------ Raw data

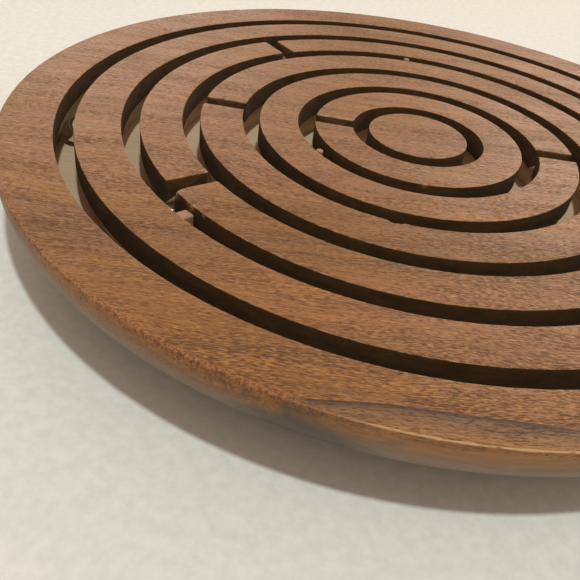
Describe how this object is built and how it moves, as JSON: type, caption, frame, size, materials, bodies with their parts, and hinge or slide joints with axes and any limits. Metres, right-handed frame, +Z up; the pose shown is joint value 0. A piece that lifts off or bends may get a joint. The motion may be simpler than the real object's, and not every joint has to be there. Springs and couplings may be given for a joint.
{
  "type": "tilt maze game",
  "caption": "Round wooden tilt maze with concentric undercut channels, gates between them, stops, and loose steel balls trapped under narrow slots.",
  "frame": {"origin": "centre of the flat foot that the disc stands on", "axes": "+Z up through the middle of the maze; +Y away from the side the maze is looked at from; +X to the right"},
  "size_m": [0.15, 0.15, 0.016],
  "materials": {
    "base_wood": "oiled, matt",
    "rim_wood": "oiled, satin",
    "ring_1_wood": "oiled, satin",
    "ring_2_wood": "oiled, satin",
    "ring_3_wood": "oiled, satin",
    "ring_4_wood": "oiled, satin",
    "ring_5_wood": "oiled, satin",
    "centre_wood": "oiled, satin",
    "stop_wood": "raw",
    "ball_steel": "polished"
  },
  "bodies": {
    "board": {"base_board": "base_wood", "rim": "rim_wood", "ring_1": "ring_1_wood", "ring_2_arc_1": "ring_2_wood", "ring_2_arc_2": "ring_2_wood", "ring_3": "ring_3_wood", "ring_4": "ring_4_wood", "ring_5": "ring_5_wood", "centre_disc": "centre_wood", "stop_block": "stop_wood", "stop_pin_1": "stop_wood", "stop_pin_2": "stop_wood"},
    "ball_1": {"ball_1": "ball_steel"},
    "ball_2": {"ball_2": "ball_steel"},
    "ball_3": {"ball_3": "ball_steel"}
  },
  "joints": [
    {"name": "ball_1_roll", "type": "hinge", "parent": "board", "child": "ball_1", "pos_m": [0, 0, 0.00928], "axis": [0, 0, 1], "continuous": true},
    {"name": "ball_2_roll", "type": "hinge", "parent": "board", "child": "ball_2", "pos_m": [0, 0, 0.00928], "axis": [0, 0, 1], "range_deg": [-338, 1.6]},
    {"name": "ball_3_roll", "type": "hinge", "parent": "board", "child": "ball_3", "pos_m": [0, 0, 0.00928], "axis": [0, 0, 1], "range_deg": [-0.5, 4]}
  ]
}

------------

▶ Stated goal: Make an exact copy of the material above.

▶ Solution for this exercise:
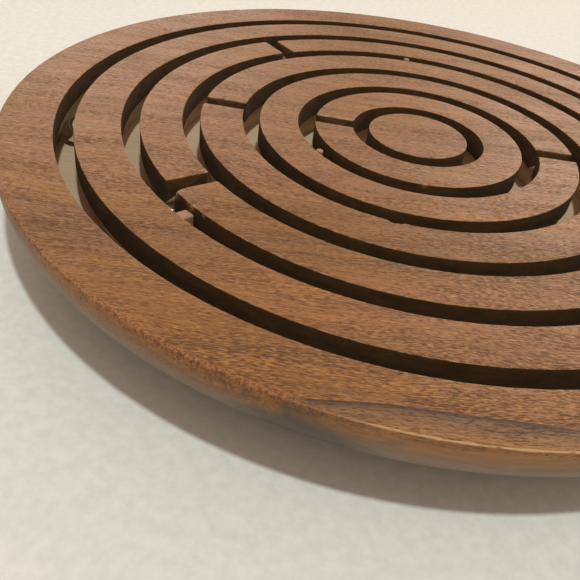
Describe how this object is built and how it moves, as JSON: type, caption, frame, size, materials, bodies with their parts, and hinge or slide joints with axes and any limits. Metres, right-handed frame, +Z up; the pose shown is joint value 0. A piece that lifts off or bends may get a joint. The motion may be simpler than the real object's, and not every joint has to be there. Springs and couplings may be given for a joint.
{
  "type": "tilt maze game",
  "caption": "Round wooden tilt maze with concentric undercut channels, gates between them, stops, and loose steel balls trapped under narrow slots.",
  "frame": {"origin": "centre of the flat foot that the disc stands on", "axes": "+Z up through the middle of the maze; +Y away from the side the maze is looked at from; +X to the right"},
  "size_m": [0.15, 0.15, 0.016],
  "materials": {
    "base_wood": "oiled, matt",
    "rim_wood": "oiled, satin",
    "ring_1_wood": "oiled, satin",
    "ring_2_wood": "oiled, satin",
    "ring_3_wood": "oiled, satin",
    "ring_4_wood": "oiled, satin",
    "ring_5_wood": "oiled, satin",
    "centre_wood": "oiled, satin",
    "stop_wood": "raw",
    "ball_steel": "polished"
  },
  "bodies": {
    "board": {"base_board": "base_wood", "rim": "rim_wood", "ring_1": "ring_1_wood", "ring_2_arc_1": "ring_2_wood", "ring_2_arc_2": "ring_2_wood", "ring_3": "ring_3_wood", "ring_4": "ring_4_wood", "ring_5": "ring_5_wood", "centre_disc": "centre_wood", "stop_block": "stop_wood", "stop_pin_1": "stop_wood", "stop_pin_2": "stop_wood"},
    "ball_1": {"ball_1": "ball_steel"},
    "ball_2": {"ball_2": "ball_steel"},
    "ball_3": {"ball_3": "ball_steel"}
  },
  "joints": [
    {"name": "ball_1_roll", "type": "hinge", "parent": "board", "child": "ball_1", "pos_m": [0, 0, 0.00928], "axis": [0, 0, 1], "continuous": true},
    {"name": "ball_2_roll", "type": "hinge", "parent": "board", "child": "ball_2", "pos_m": [0, 0, 0.00928], "axis": [0, 0, 1], "range_deg": [-338, 1.6]},
    {"name": "ball_3_roll", "type": "hinge", "parent": "board", "child": "ball_3", "pos_m": [0, 0, 0.00928], "axis": [0, 0, 1], "range_deg": [-0.5, 4]}
  ]
}